Могу сказать одно: я никому не навязываю свою дружбу и любовь, я такая, какая есть. Тот, кто знаком со мной получше, наверное, прощает какие-то мои слабости, потому что знает и о сильных сторонах. Я не брошу слабого, без просьб и уговоров приду на помощь нуждающемуся. Только упирающегося силком тащить не буду. И стараться казаться дамой приятной во всех отношениях не стану. Представляете, если бы весь мир состоял из хорошеньких? Сплошные Барби -- с ума сойти!

-- Поэтому вы решили периодически прикидываться старушкой Шапокляк?

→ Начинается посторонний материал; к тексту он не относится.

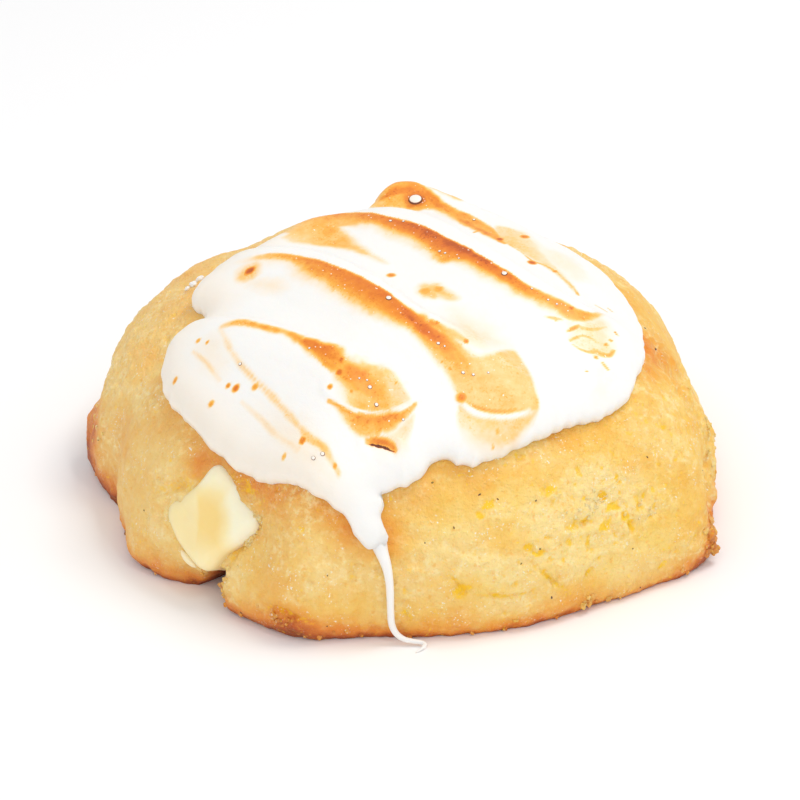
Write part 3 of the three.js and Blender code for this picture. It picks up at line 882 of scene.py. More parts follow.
# Folds where the spoon left a lip, each with how high it stands, and the slit that the torch burnt, dark with
# burn and with painted shade.
FOLDS = (
    (
        ((-9.4, -29.6), (-8.8, -30.2), (-6.8, -31.6), (-4.4, -32.2), (-1.8, -31.8), (0.4, -31.2), (2, -30.4)),
        0.3,
        0.62,
    ),
    (((8.4, -30.2), (9.6, -30.8), (12.2, -31), (14.6, -30.6), (16.6, -29.4)), 0.17, 0.5),
)
SLIT = ((-3.8, -35.1), (-2.8, -35.2), (-1.8, -35.4), (-0.7, -35.7))


def cap_height(plan, from_edge):
    """The meringue's thickness over the dough: a quarter circle in from the edge to its full thickness, which
    is thin on the tongue, swells under the swipes, and steps at the folds."""
    tongue = bell(np.hypot(plan[..., 0] + 4, (plan[..., 1] + 43) * 0.8), 3.2)
    full = MERINGUE_THICKNESS * (1 - 0.4 * tongue) + swipe_height(plan)
    for fold, lip, _ in FOLDS:
        away, side, _, _ = beside_line(plan, fold)
        full += lip * bell(away, 0.5 + 0.8 * ease(side, -0.6, 0.6))
    away, _, _, _ = beside_line(plan, SLIT)
    full += 0.25 * bell(away - 0.9, 0.7) - 0.2 * bell(away, 0.7)
    rise = np.sqrt(1 - (1 - np.clip(from_edge / EDGE_WIDTH, 0, 1)) ** 2)
    return EDGE_BULGE + (full - EDGE_BULGE) * rise


NET_CELLS = 286
NET_PASSES = 250
TUCKED_ROWS = 8
TUCK = 0.5
TUCK_DEPTH = 0.8
# Rows across the hidden underside, as shares of the way from the middle to the edge.
UNDERSIDE_ROWS = (0.7, 0.4, 0.15)


def square_net(cells):
    """The two places, from -1 to 1, of each point of a square net."""
    steps = np.linspace(-1, 1, cells + 1)
    return np.meshgrid(steps, steps, indexing="ij")


def net_faces(number):
    """The four-cornered faces of a net of point numbers."""
    return np.stack([number[:-1, :-1], number[1:, :-1], number[1:, 1:], number[:-1, 1:]], -1).reshape(-1, 4)


def disc_net(cells):
    """Points of a square net pushed out to a unit disc, so that each concentric square becomes a circle."""
    a, b = square_net(cells)
    wide = np.abs(a) > np.abs(b)
    reach = np.where(wide, a, b)
    other = np.where(wide, b, a) / np.where(reach == 0, 1, reach) * np.pi / 4
    turn = np.where(wide, other, np.pi / 2 - other)
    return reach[..., None] * plan_way(turn)


net = disc_net(NET_CELLS)
net_turn = np.arctan2(net[..., 1], net[..., 0])
net_share = np.hypot(net[..., 0], net[..., 1])
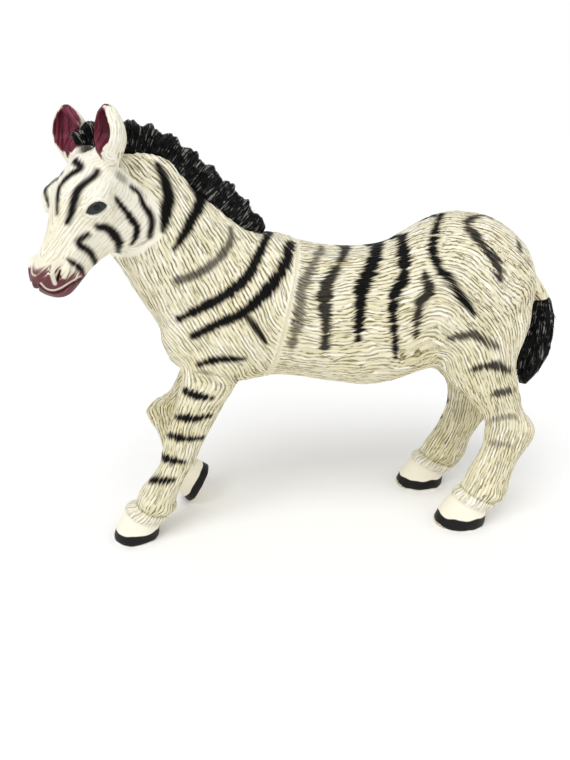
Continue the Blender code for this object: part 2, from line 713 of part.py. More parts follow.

-- Никем я не прикидываюсь… Я заслужила право быть собою. Не вижу оснований скрывать свои взгляды, подстраиваться, говорить неправду. Кстати, сильные люди понимают меня. К примеру, Андрей Гончаров и ценит во мне готовность идти против всех. Я действую вопреки, а он меня уважает, ибо знает: если Гундарева сказала «да», то это будет такое «да», что его танком не прошибешь. Все вокруг разбегутся, отрекутся, а я по-прежнему останусь на своем. И на стену кирпичную, кстати, тоже пойду, если надо. Может, всю кладку и не развалю, но уж один кирпичик лбом точно вышибу.